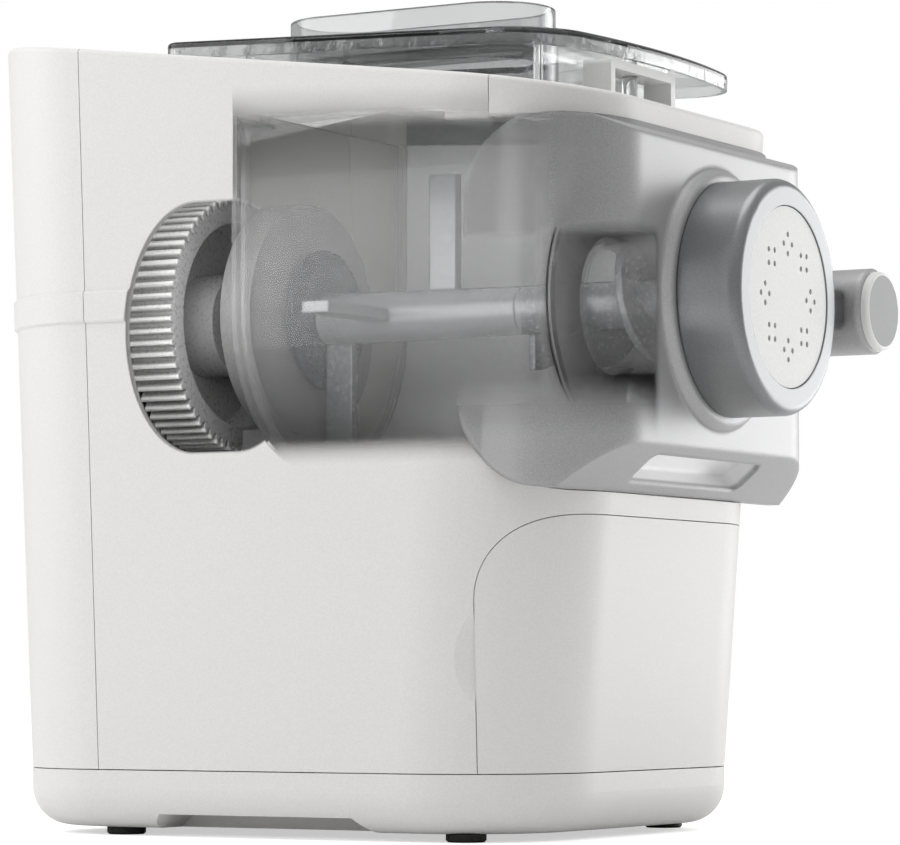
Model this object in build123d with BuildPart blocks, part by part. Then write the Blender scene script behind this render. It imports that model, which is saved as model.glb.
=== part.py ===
from build123d import *
import os
from math import acos, cos, pi, radians, sin, tan

# Electric pasta maker. Millimetres, +Z up, the front is -Y, and the origin is on
# the table under the middle of the machine. Every rotating part of the mixing
# drive turns about the line x = 0, z = axis_height.

os.makedirs("parts", exist_ok=True)

# ---------------------------------------------------------------- driving sizes
# Casing
body_width = 204.0
rear_top_y = 160.0          # rearmost point, at the top edge
rear_base_y = 145.5         # rear face at the base seam
front_base_y = -95.5        # front face at the base seam
front_lean = 0.0736         # forward lean of the front face, mm per mm of height
front_corner = 53.0
rear_corner = 52.0
base_seam = 25.0            # height of the seam between tray and casing
deck_front_height = 279.5   # top edge at deck_front_y
deck_front_y = -82.0
deck_slope = 0.127
top_edge_radius = 2.0
shell_wall = 2.8
seam_gap = 0.4
rear_seam_y = 89.5          # rear seam at the base seam
rear_seam_lean = 0.0417
belt_low = 195.9
belt_high = 208.2
belt_proud = 1.2
belt_chamfer = 0.9
front_seam_y = -79.0        # seam above the front panel
screw_x = 40.0
screw_heights = (75.0, 240.0)
screw_radius = 1.6
screw_head_radius = 3.5
screw_head_height = 1.6
screw_boss_radius = 4.0
screw_boss_length = 10.0
vent_height = 125.0
vent_count = 7
vent_pitch = 9.0
vent_length = 60.0
vent_width = 3.0
inlet_x = 30.0
inlet_height = 50.0
inlet_width = 28.0
inlet_tall = 20.0
inlet_corner = 3.0
inlet_rim = 1.5
inlet_rim_height = 1.5
inlet_depth = 16.0
inlet_wall = 2.0
inlet_pin_pitch = 7.0
inlet_pin_rise = 4.0
inlet_pin_width = 2.0
inlet_pin_tall = 5.0
scoop_radius = 17.5
scoop_depth = 1.8
scoop_height = 64.8
scoop_angle = 33.0          # degrees from the side, about the corner
overrun = 5.0               # how far a cutting shape runs past what it cuts

# Front frame
frame_inset = 4.5
frame_wall_thickness = 2.5
frame_floor_gap = 1.5
frame_floor = 3.0
frame_rear_y = -60.0
frame_mouth_radius = 56.0
band_roof_thickness = 2.5

# Deck and console
deck_drop = 0.6             # deck surface below the top edge
deck_thickness = 3.0
opening_gap = 3.0
console_y = 120.0
console_width = 92.0
console_depth = 40.0
console_corner = 4.0
console_thickness = 3.2
post_inset = 5.0
post_radius = 2.5
board_drop = 12.0
board_thickness = 1.6
lens_width = 36.0
lens_depth = 18.0
lens_corner = 2.0
lens_thickness = 1.2
button_radius = 4.2
button_gap = 0.3
button_rise = 1.4
button_round = 0.6
button_collar = 1.0
button_stem_radius = 1.5
button_stem_length = 6.0
button_places = {
    "power_button": (-36.0, -9.0),
    "program_button": (-36.0, 9.0),
    "weight_button": (36.0, 9.0),
    "timer_button": (36.0, -9.0),
    "start_button": (0.0, -15.0),
}
switch_size = 6.0
switch_height = 1.0
chip_pitch = 24.0
chip_width = 9.0
chip_depth = 9.0
chip_height = 1.5
lid_catch_rear_y = -80.0
lid_catch_front_y = -92.0
lid_catch_rise = 16.2       # top above the deck's edge at its front
lid_catch_width = 54.0
lid_catch_wall = 3.5
lid_catch_corner = 2.0
lid_key_y = -86.0
lid_key_radius = 3.0
lid_switch_width = 20.0
lid_switch_depth = 7.0
lid_switch_tall = 10.0

# Base tray
tray_bottom = 3.0
tray_wall = 3.0
tray_fillet = 15.0
foot_chamfer = 0.8
foot_radius = 7.5
foot_inset = 22.0           # from the casing's side
foot_rear_y = 91.5
foot_front_y = -59.0
grip_front_y = -21.0
grip_rear_y = 64.0
grip_height = 8.6
grip_depth = 28.0
grip_wall = 2.5
grip_slant = 9.0

# Mixing drive
axis_height = 202.75
chamber_radius = 57.0
chamber_wall = 2.5
chamber_rear_y = 55.0       # outer face of the rear wall
chamber_front_y = -76.0     # outer face of the front wall
chamber_corner = 8.0
rib_height = 4.0
rib_width = 2.0
rib_pitch = 4.2
liner_wall = 2.2
liner_front_y = -72.0
ledge_half_width = 28.0
ledge_rear_y = -61.0
ledge_drop = 25.5           # below the rim at the rear wall
ledge_cheek_height = 26.6
ledge_cheek = 1.6
seal_radius = 28.0
seal_thickness = 2.3
shaft_hole_gap = 0.8
rim_drop = 16.9             # chamber rim below the deck at the rear wall
rim_tilt = 3.15             # degrees, down towards the front
drive_module = 1.5
drive_teeth = 67
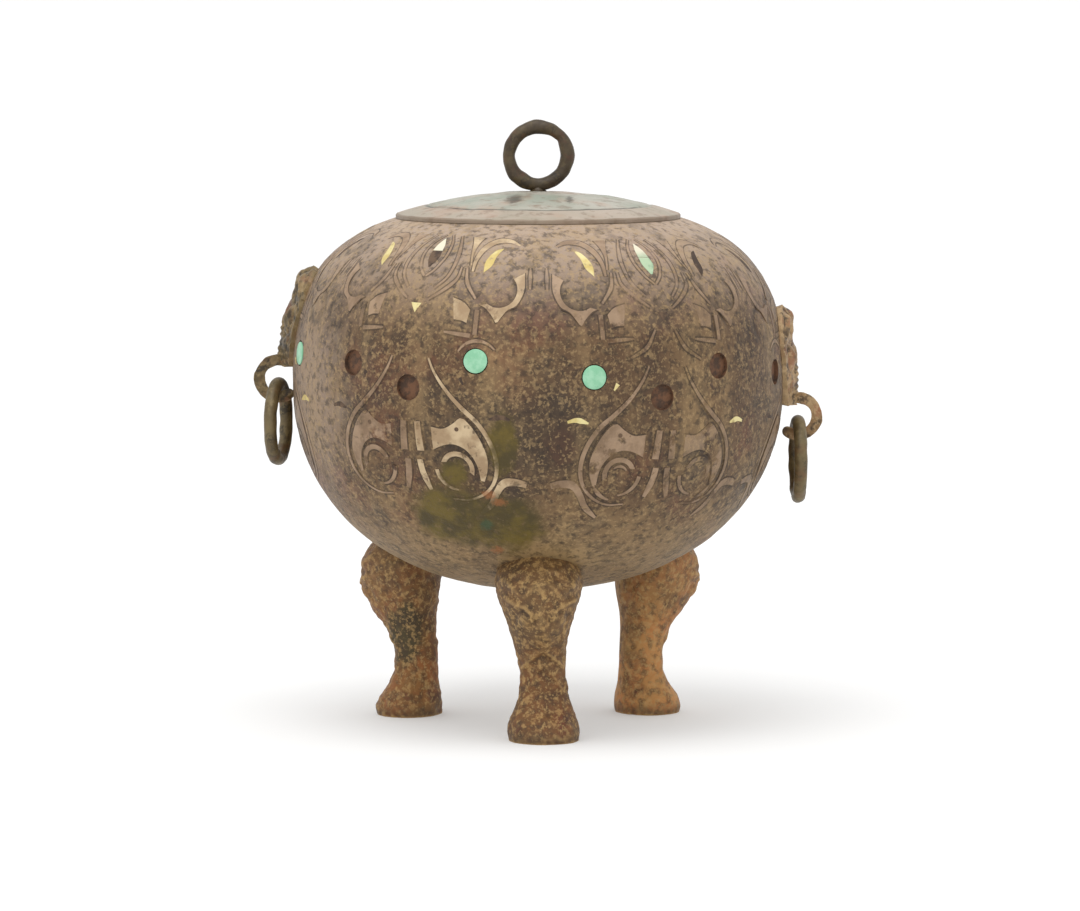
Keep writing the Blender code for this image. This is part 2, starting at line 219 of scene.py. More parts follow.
def ripple(points: np.ndarray, size: float, seed: int) -> np.ndarray:
    """Smooth unevenness, about -1 to 1, whose swells are one size apart.

    Args:
        points: places, one row each.
        size: distance between swells.
        seed: number that fixes the pattern.

    Returns:
        One value for each place.
    """
    waves = 16
    draw = np.random.default_rng(seed)
    directions = draw.normal(size=(waves, 3))
    directions /= np.linalg.norm(directions, axis=1)[:, None]
    lengths = size * draw.uniform(0.7, 1.5, waves)
    shifts = draw.uniform(0, 2 * math.pi, waves)
    phase = points @ (directions * (2 * math.pi / lengths)[:, None]).T + shifts
    return np.sin(phase).sum(axis=1) / math.sqrt(1.5 * waves)


def bump(distance: np.ndarray, width: float) -> np.ndarray:
    """A rounded ridge, 1 on its line and fading out a few widths away."""
    return np.exp(-((distance / width) ** 2))


def ease(value: np.ndarray, low: float, high: float) -> np.ndarray:
    """A smooth step from 0 at a low value to 1 at a high one."""
    share = np.clip((value - low) / (high - low), 0.0, 1.0)
    return share * share * (3 - 2 * share)


def smooth_line(line: Line, count: int) -> np.ndarray:
    """Even points along a smooth curve through a few given ones.

    Args:
        line: the given points.
        count: how many points to return.

    Returns:
        The points, one row each.
    """
    given = np.array(line, float)
    if len(given) == 2:
        share = np.linspace(0, 1, count)[:, None]
        return given[0] * (1 - share) + given[1] * share
    ends = (2 * given[0] - given[1], 2 * given[-1] - given[-2])
    knots = np.vstack([ends[0], given, ends[1]])
    fine = []
    for a, b, c, d in zip(knots, knots[1:], knots[2:], knots[3:]):
        t = np.linspace(0, 1, 24, endpoint=False)[:, None]
        fine.append(0.5 * (2 * b + (c - a) * t + (2 * a - 5 * b + 4 * c - d) * t ** 2
                           + (3 * b - a - 3 * c + d) * t ** 3))
    route = np.vstack(fine + [given[-1:]])
    way = np.concatenate([[0], np.cumsum(np.linalg.norm(np.diff(route, axis=0), axis=1))])
    even = np.linspace(0, way[-1], count)
    return np.stack([np.interp(even, way, route[:, i]) for i in range(2)], axis=1)


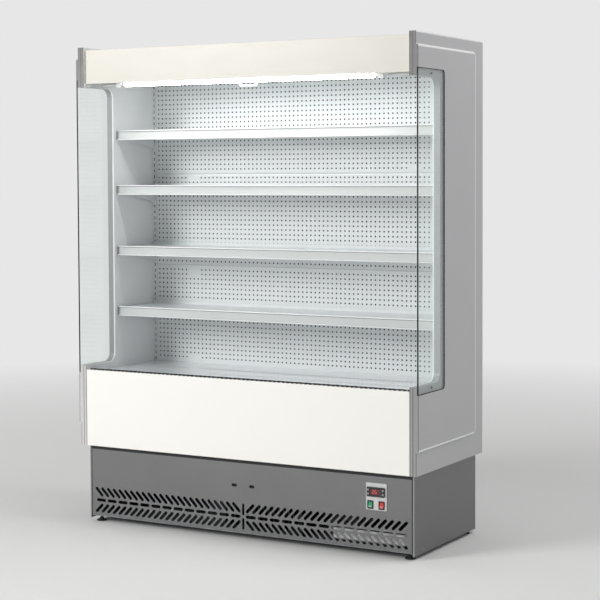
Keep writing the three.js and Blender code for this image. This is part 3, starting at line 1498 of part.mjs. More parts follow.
function evaporator(riserX) {
  const half = innerHalf - EVAPORATOR_END_GAP;
  const z0 = tubFloorTop + EVAPORATOR_RISE;
  const z1 = z0 + EVAPORATOR_HEIGHT;
  const rear = evaporatorFront + EVAPORATOR_DEPTH;
  const fins = finnedBlock(
    -half,
    half,
    z0,
    z1,
    EVAPORATOR_FIN_PITCH,
    EVAPORATOR_FIN_GAP,
    30,
    evaporatorFront,
    rear,
  );
  const ends = [-1, 1].map((side) => {
    const a = side * half;
    const b = side * (half + END_PLATE_THICKNESS);
    return block(
      Math.min(a, b) - 0.5,
      Math.max(a, b) + 0.5,
      evaporatorFront - 6,
      rear - 4,
      tubFloorTop + GAP,
      z1 + 6,
    );
  });
  const bends = [0.3, 0.7].flatMap((depth) =>
    [-1, 1].map((side) =>
      returnBend(
        side * (half + END_PLATE_THICKNESS - 1),
        evaporatorFront + EVAPORATOR_DEPTH * depth,
        z0 + EVAPORATOR_HEIGHT * 0.5,
        z0 + EVAPORATOR_HEIGHT * 0.8,
        side,
      ),
    ),
  );
  const headerZ = z0 + EVAPORATOR_HEIGHT / 2;
  const header = block(riserX - 14, riserX + 14, rear - 6, rear, z0 + 4, headerZ + 14);
  add("evaporator_coil", join(fins, header, ...ends, ...bends), finishes.aluminium);
}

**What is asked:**
Reproduce exactly, please, only the lines from the start of the data above to the line that contains "from math import", with both ends kept.

**Output for this task:**
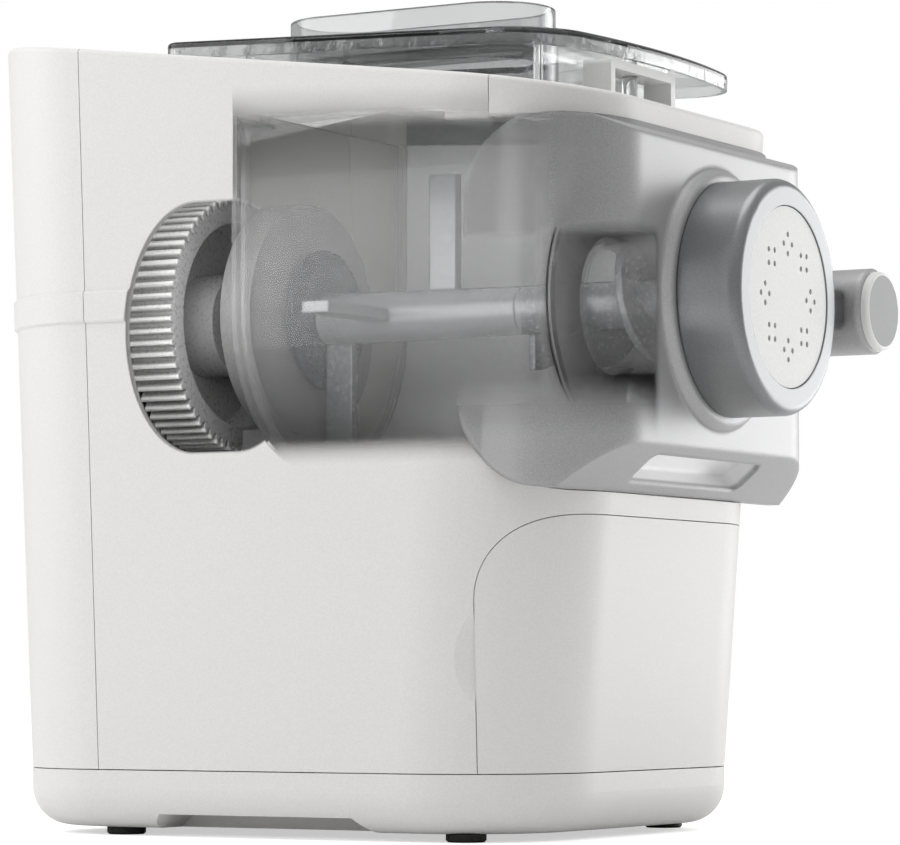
Model this object in build123d with BuildPart blocks, part by part. Then write the Blender scene script behind this render. It imports that model, which is saved as model.glb.
=== part.py ===
from build123d import *
import os
from math import acos, cos, pi, radians, sin, tan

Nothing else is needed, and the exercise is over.